On voit par cet exemple, composé de cinq vers, que, dans ce système, les rimes masculines et féminines peuvent ne pas être en nombre égal. 

  • 4° Les rimes redoublées offrent le retour ou la continuation de la même rime :

Que leur restera-t-il ? Ce qui reste d’un songe

Dont on a reconnu l’erreur.

A leur réveil (ô réveil plein d’horreur !),

Pendant que le pauvre à ta table

Goûtera de ta paix l’ineffable douceur,

Ils boiront dans la coupe affreuse, inépuisable,

Que tu présenteras au jour de ta fureur,

A toute la race coupable.
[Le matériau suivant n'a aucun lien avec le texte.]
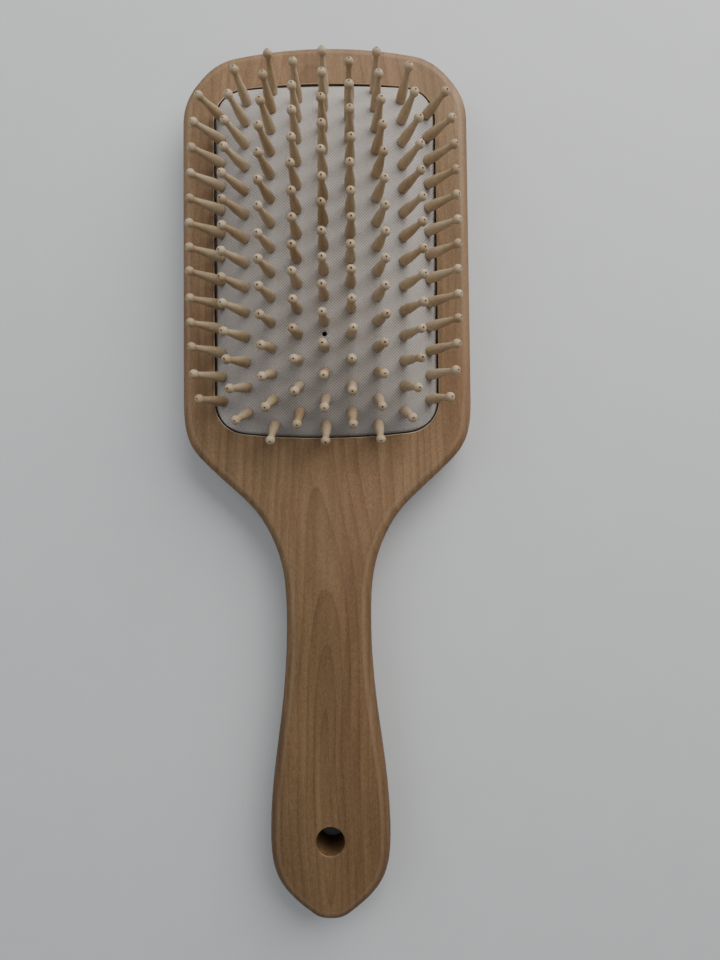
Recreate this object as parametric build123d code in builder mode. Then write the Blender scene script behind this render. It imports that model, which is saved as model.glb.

RAC.

On trouve des pièces peu étendues dans lesquelles le poète n’a employé que deux rimes :

Un sot par une puce eut l’épaule mordue.

Dans les plis de ses draps elle alla se loger.

< Hercule, ce dit-il, tu devrais bien purger

La terre de cette hydre au printemps revenue !

Que fais-tu, Jupiter, que du haut de la nue

Tu n’en perdes la race, afin de me venger ? »

Pour tuer une puce, il voulait obliger

Les dieux à lui prêter leur foudre et leur massue. LA FONT.

’D’autres fois, c’est une difficulté que le poète s’impose à dessein, pour remplir un cadre obligé. Il arrive assez souvent que l’une des deux rimes seulement est redoublée. On lit dans la Fontaine une dédicace de vingt-deux vers, dont toutes les rimes masculines sont en is. En voici deux stances ou couplets

Pour plaire au jeune prince[1] à qui la Renommée

Destine un temple en mes écrits,

Comment composerai-je une fable nommée

Le Chat et la Souris ?

Dois-je représenter dans ces vers une belle

Qui, bonne en apparence, et toutefois cruelle,

Va se jouant des cœurs que ses charmes ont pris,

Comme le chat de la souris ?

  • 5° On trouve même des pièces monorimes, c’est-à-dire dans lesquelles il n’a été fait usage que d’une seule rime. Cette manière d’accumuler ainsi la même consonnance finale remonte à une époque très-reculée. Le Franc de Pompignan a inséré dans sou Voyage de Languedoc et de Provence une pièce sur le château d’If, dont tous les vers sont terminés en if. Elle commence ainsi :

Nous fûmes donc au château d’If.

C’est un lieu peu récréatif,

Défendu par le fer oisif

De plus d’un soldat maladif,

Qui, de guerrier jadis actif,

Est devenu garde passif.

Voici une petite pièce de Collin d’Harleville, qu’on trouvera pleine de facilité, de correction et de grâce 

LA BONNE JOURNÉE.

Un pauvre clerc du parlement,

Arraché du lit brusquement

Comme il dormait profondément,

Gagne l’étude tristement ;

Y griffonne un appointement,

Qu’il ose interrompre un moment,

Pour déjeuner sommairement ;

En revanche, écrit longuement,

Dîne à trois heures sobrement,

Sort au dessert discrètement,

Reprend la plume promptement

Jusqu’à dix heures seulement

Lors va souper légèrement,

Grimpe, et se couche froidement

Dans un lit fait négligemment,
Dort, et n’est heureux qu’en dormant.
Ah ! pauvre clerc du paiement !

  • 1re Remarque. On trouve quelquefois trois rimes pareilles placées de suite. Le genre lyrique et le genre léger autorisent également cet emploi.

Cieux, écoutez ma voix ; terre, prête l’oreille :
Ne dis plus, ô Jacob, que ton Seigneur sommeille ;
Pécheurs, disparaissez : le Seigneur se réveille. Racine.
    Et le mâtin était de taille
    A se défendre hardiment.
    Le loup donc l’aborde humblement
  Entre en propos, lui fait son compliment
    Sur son embonpoint qu’il admire. La Font.

  • 2e Remarque. On voit très-rarement plusieurs rimes masculines ou féminines différentes qui se succèdent. Cela se rencontre dans quelques pièces de peu d’étendue, des épigrammes, des impromptus, des chansons :

Qu’on parle mal ou bien du fameux cardinal,
Ma prose ni mes vers n’en diront jamais rien :
Il m’a fait trop de bien pour en dire du mal ;
Il m’a fait trop de mal pour en dire du bien. Corn.